Relativamente al profilo privacy, pertanto, dalla normativa vigente si desume che sarà necessario per l’uso del proximity marketing il previo consenso dell’utente, il quale dovrà essere informato in merito ai termini del trattamento dei propri dati personali: solo con il previo consenso informato dell’interessato il trattamento di dati delicati, come quelli relativi all’ubicazione, sarà così legittimo. Tale consenso, inoltre, non può intendersi come liberamente concesso in caso di accettazione obbligatoria di termini e condizioni generali, né tramite possibilità di rinuncia (opt-out).
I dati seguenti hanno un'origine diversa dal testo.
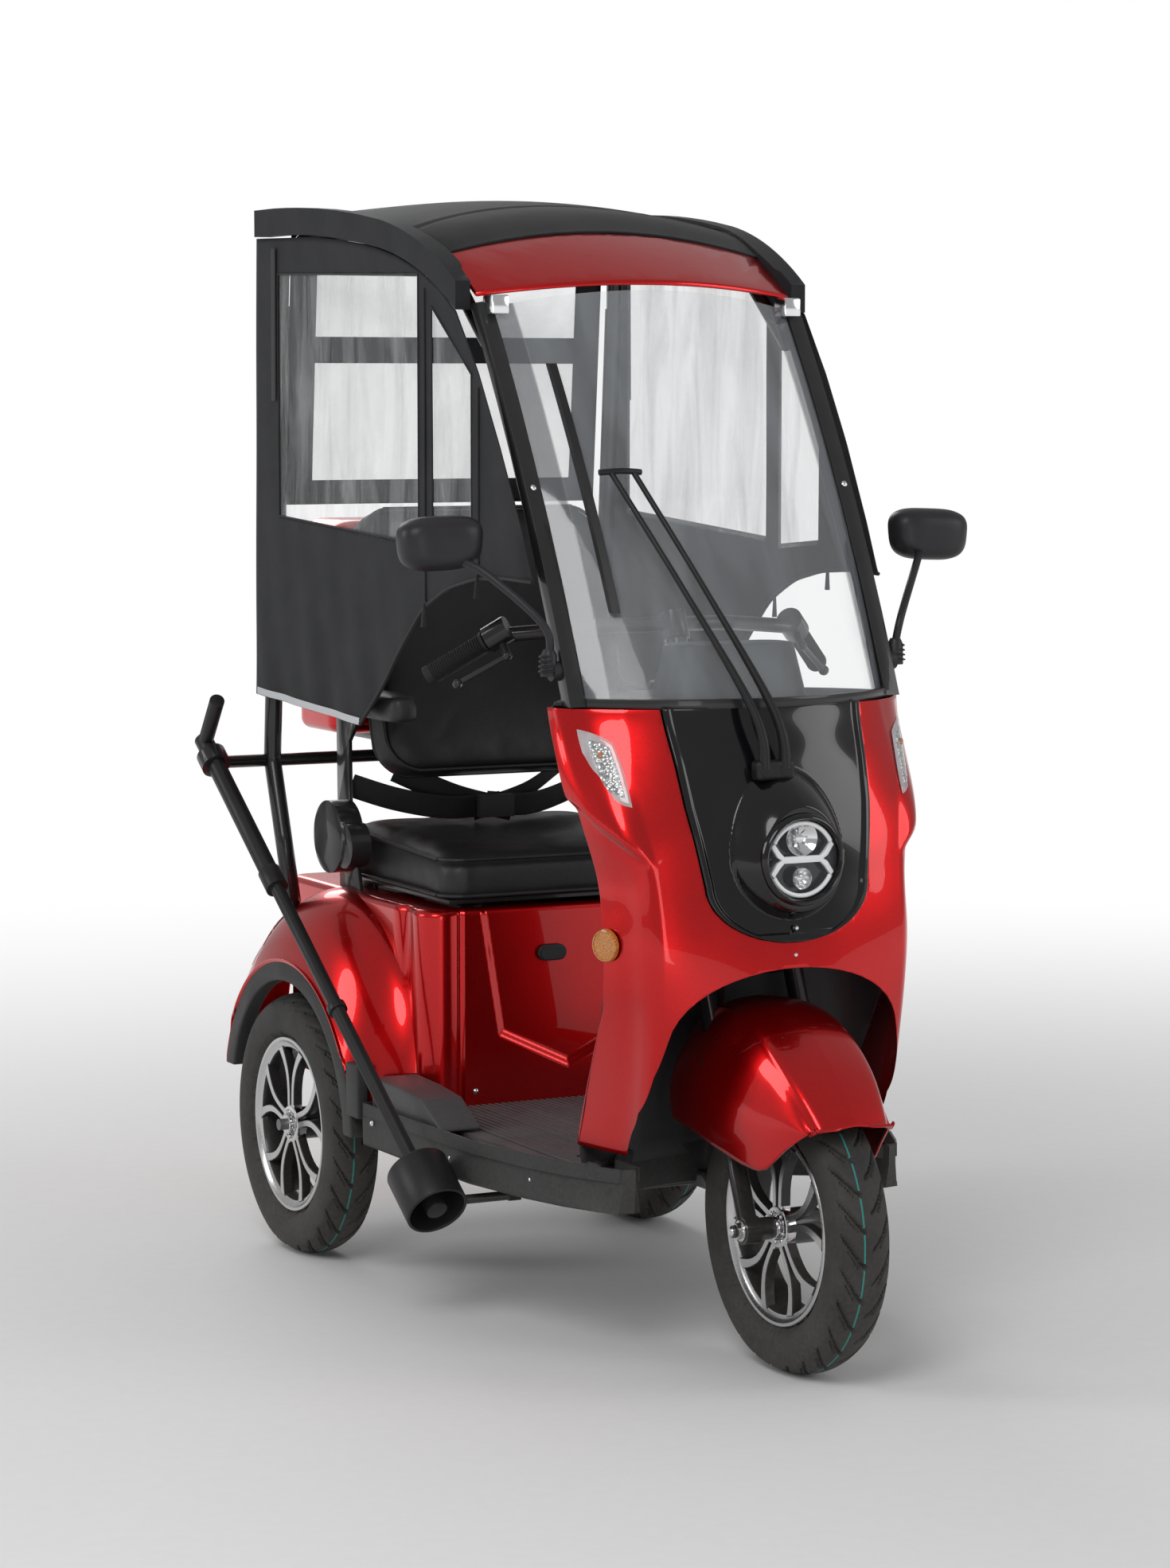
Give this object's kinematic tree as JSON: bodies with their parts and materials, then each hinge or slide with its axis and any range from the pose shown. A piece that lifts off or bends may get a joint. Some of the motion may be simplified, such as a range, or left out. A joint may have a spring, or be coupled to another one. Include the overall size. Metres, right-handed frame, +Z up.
{
  "type": "electric tricycle",
  "caption": "Small covered electric tricycle with a padded seat, curved windscreen, soft side curtains, a rear storage box and a steered front wheel.",
  "frame": {"origin": "on the floor under the middle of the overall box", "axes": "+Z up, the vehicle faces -Y, +X towards the rider's left"},
  "size_m": [0.93, 1.602, 1.6731],
  "materials": {
    "body_red": "metallic red lacquer",
    "gloss_black": "gloss black",
    "trim_black": "grained black",
    "frame_black": "satin black paint",
    "pole_black": "satin black paint",
    "axle_grey": "grey paint",
    "spring_steel": "steel",
    "battery_grey": "plain",
    "mat_grey": "ribbed purple grey rubber",
    "lamp_silver": "bright reflector",
    "lens_clear": "clear",
    "screen_clear": "clear",
    "vinyl_clear": "wavy clear vinyl",
    "signal_clear": "clear over silver",
    "reflector_amber": "amber",
    "lamp_red": "red lens",
    "roof_fabric": "coated black fabric",
    "curtain_fabric": "black fabric",
    "blade_rubber": "matte",
    "seat_leather": "black leather",
    "belt_webbing": "black webbing",
    "grip_rubber": "patterned rubber",
    "lever_black": "black coat",
    "rim_alloy": "machined faces with black pockets",
    "tyre_black": "black rubber"
  },
  "bodies": {
    "vehicle": {"chassis_frame": "frame_black", "battery_pack": "battery_grey", "rear_axle": "axle_grey", "rear_shocks": "spring_steel", "rear_body": "body_red", "arch_trims": "trim_black", "floor_tub": "trim_black", "floor_mat": "mat_grey", "front_cowl": "body_red", "nose_panel": "gloss_black", "headlamp": "lamp_silver", "headlamp_lens": "lens_clear", "inner_shield": "trim_black", "dashboard": "trim_black", "windscreen": "screen_clear", "windscreen_frame": "gloss_black", "roof_visor": "body_red", "roof_cover": "roof_fabric", "roof_lips": "roof_fabric", "canopy_frame": "frame_black", "curtain_left": "curtain_fabric", "curtain_right": "curtain_fabric", "rear_curtain": "curtain_fabric", "clear_windows": "vinyl_clear", "front_signals": "signal_clear", "side_reflectors": "reflector_amber", "wiper_arms": "frame_black", "wiper_blade": "blade_rubber", "mirror_left": "trim_black", "mirror_right": "trim_black", "seat_base": "frame_black", "seat_cushion": "seat_leather", "seat_back": "seat_leather", "recliner_brackets": "frame_black", "seat_belt": "belt_webbing", "storage_box": "body_red", "storage_rack": "frame_black", "pole_brackets": "frame_black", "support_pole": "pole_black", "pole_cup": "trim_black", "tail_lamps": "lamp_red", "charging_cap": "trim_black"},
    "steering": {"front_fork": "frame_black", "front_fender": "body_red", "handlebar": "frame_black", "grips": "grip_rubber", "brake_levers": "lever_black"},
    "front_wheel": {"rim_front": "rim_alloy", "tyre_front": "tyre_black"},
    "left_wheel": {"rim_left": "rim_alloy", "tyre_left": "tyre_black"},
    "right_wheel": {"rim_right": "rim_alloy", "tyre_right": "tyre_black"},
    "left_armrest": {"armrest_left": "seat_leather"},
    "right_armrest": {"armrest_right": "seat_leather"},
    "box_lid": {"storage_lid": "body_red"}
  },
  "joints": [
    {"name": "steer", "type": "hinge", "parent": "vehicle", "child": "steering", "pos_m": [0, -0.563, 0.208], "axis": [0, 0.3746, 0.9272], "range_deg": [-38, 38]},
    {"name": "front_wheel_spin", "type": "hinge", "parent": "steering", "child": "front_wheel", "pos_m": [0, -0.593, 0.208], "axis": [1, 0, 0], "continuous": true},
    {"name": "left_wheel_spin", "type": "hinge", "parent": "vehicle", "child": "left_wheel", "pos_m": [0.299, 0.457, 0.208], "axis": [1, 0, 0], "continuous": true},
    {"name": "right_wheel_spin", "type": "hinge", "parent": "vehicle", "child": "right_wheel", "pos_m": [-0.299, 0.457, 0.208], "axis": [1, 0, 0], "continuous": true},
    {"name": "left_armrest_tilt", "type": "hinge", "parent": "vehicle", "child": "left_armrest", "pos_m": [0.238, 0.405, 0.885], "axis": [-1, 0, 0], "range_deg": [0, 90]},
    {"name": "right_armrest_tilt", "type": "hinge", "parent": "vehicle", "child": "right_armrest", "pos_m": [-0.238, 0.405, 0.885], "axis": [-1, 0, 0], "range_deg": [0, 90]},
    {"name": "box_lid_hinge", "type": "hinge", "parent": "vehicle", "child": "box_lid", "pos_m": [0, 0.6005, 1.0455], "axis": [1, 0, 0], "range_deg": [0, 38]}
  ]
}
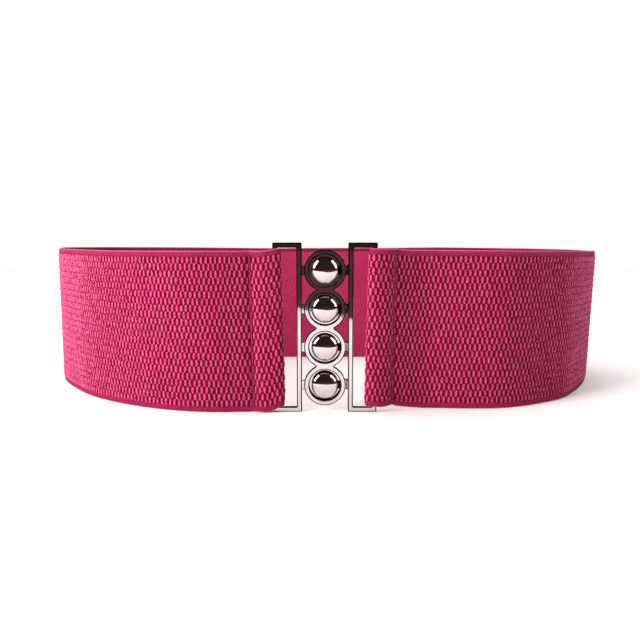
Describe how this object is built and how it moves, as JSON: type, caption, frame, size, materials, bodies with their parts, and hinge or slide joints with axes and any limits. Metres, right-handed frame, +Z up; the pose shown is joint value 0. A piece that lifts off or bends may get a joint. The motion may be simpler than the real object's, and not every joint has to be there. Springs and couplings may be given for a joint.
{
  "type": "elastic stretch belt",
  "caption": "Wide knuckled elastic waist belt, closed in front by a cast clasp of rings and domed studs, standing on its lower edge.",
  "frame": {"origin": "middle of the loop, on the surface that the belt stands on", "axes": "+Z up along the strap's width, +X along the loop's long side, to the right as seen from in front of the clasp, +Y from the clasp to the back"},
  "size_m": [0.3156, 0.1546, 0.0788],
  "materials": {
    "elastic": "matte",
    "plated_metal": "polished"
  },
  "bodies": {
    "root": {"elastic_strap": "elastic", "ring_half": "plated_metal", "stud_half": "plated_metal"}
  },
  "joints": []
}
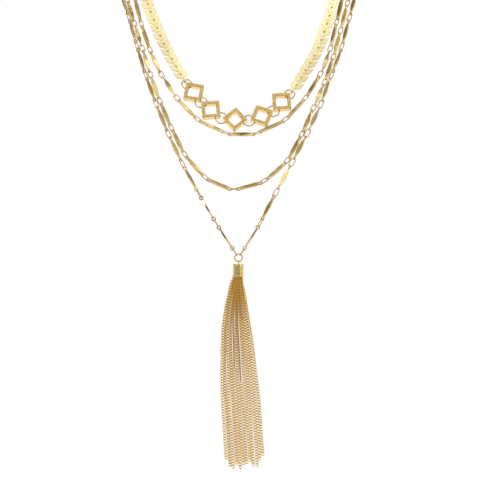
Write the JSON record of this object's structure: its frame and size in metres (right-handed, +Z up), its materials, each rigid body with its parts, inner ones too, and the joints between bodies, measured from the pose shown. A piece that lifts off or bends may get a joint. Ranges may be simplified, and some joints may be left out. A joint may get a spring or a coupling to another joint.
{
  "type": "layered necklace",
  "caption": "Layered necklace in its worn form: an inner chevron chain with open square links, bar-link chains below it and a long chain tassel hanging from a ring.",
  "frame": {"origin": "middle of the nape, on the neck side of the clasp, where the clasp rests on the back of the neck", "axes": "+Z up with the wearer upright, -Y towards the front of the wearer, +X to the right of the necklace seen from the front"},
  "size_m": [0.1612, 0.1423, 0.3561],
  "materials": {
    "brushed_gold": "pale gold plate, finely brushed",
    "polished_gold": "gold plate, polished facets",
    "satin_gold": "gold plate, scratched satin front, polished walls",
    "ring_gold": "gold plate, polished wire",
    "cap_gold": "gold plate, polished",
    "tassel_gold": "gold plate, fine curb chain",
    "clasp_gold": "gold plate, polished"
  },
  "bodies": {
    "necklace": {"frame_1": "satin_gold", "frame_2": "satin_gold", "frame_3": "satin_gold", "frame_4": "satin_gold", "frame_5": "satin_gold", "frame_ring_1": "ring_gold", "frame_ring_2": "ring_gold", "frame_ring_3": "ring_gold", "frame_ring_4": "ring_gold", "frame_ring_5": "ring_gold", "frame_ring_6": "ring_gold", "chevron_chain_left": "brushed_gold", "chevron_chain_right": "brushed_gold", "upper_bar_chain_left": "polished_gold", "upper_bar_chain_right": "polished_gold", "middle_bar_chain_left": "polished_gold", "middle_bar_chain_right": "polished_gold", "lower_bar_chain_left": "polished_gold", "lower_bar_chain_right": "polished_gold", "clasp": "clasp_gold"},
    "pendant_ring": {"pendant_ring": "ring_gold"},
    "tassel": {"tassel_cap": "cap_gold", "tassel_bundle": "tassel_gold"}
  },
  "joints": [
    {"name": "pendant_sway", "type": "hinge", "parent": "necklace", "child": "pendant_ring", "pos_m": [0, -0.132, -0.2055], "axis": [0, 1, 0], "range_deg": [-35, 35]},
    {"name": "tassel_swing", "type": "hinge", "parent": "pendant_ring", "child": "tassel", "pos_m": [0, -0.132, -0.208], "axis": [1, 0, 0], "range_deg": [-45, 45]}
  ]
}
È importante, poi, stabilire un periodo di conservazione dei dati di geolocalizzazione che non sia superiore al necessario in base alle finalità per le quali i dati sono stati raccolti o vengono ulteriormente trattati.

Il legislatore e, soprattutto, l’Autorità Garante dovranno ben presto pronunciarsi sul digital marketing, un settore tanto affascinante e ricco di opportunità, quanto potenzialmente pericoloso per la privacy.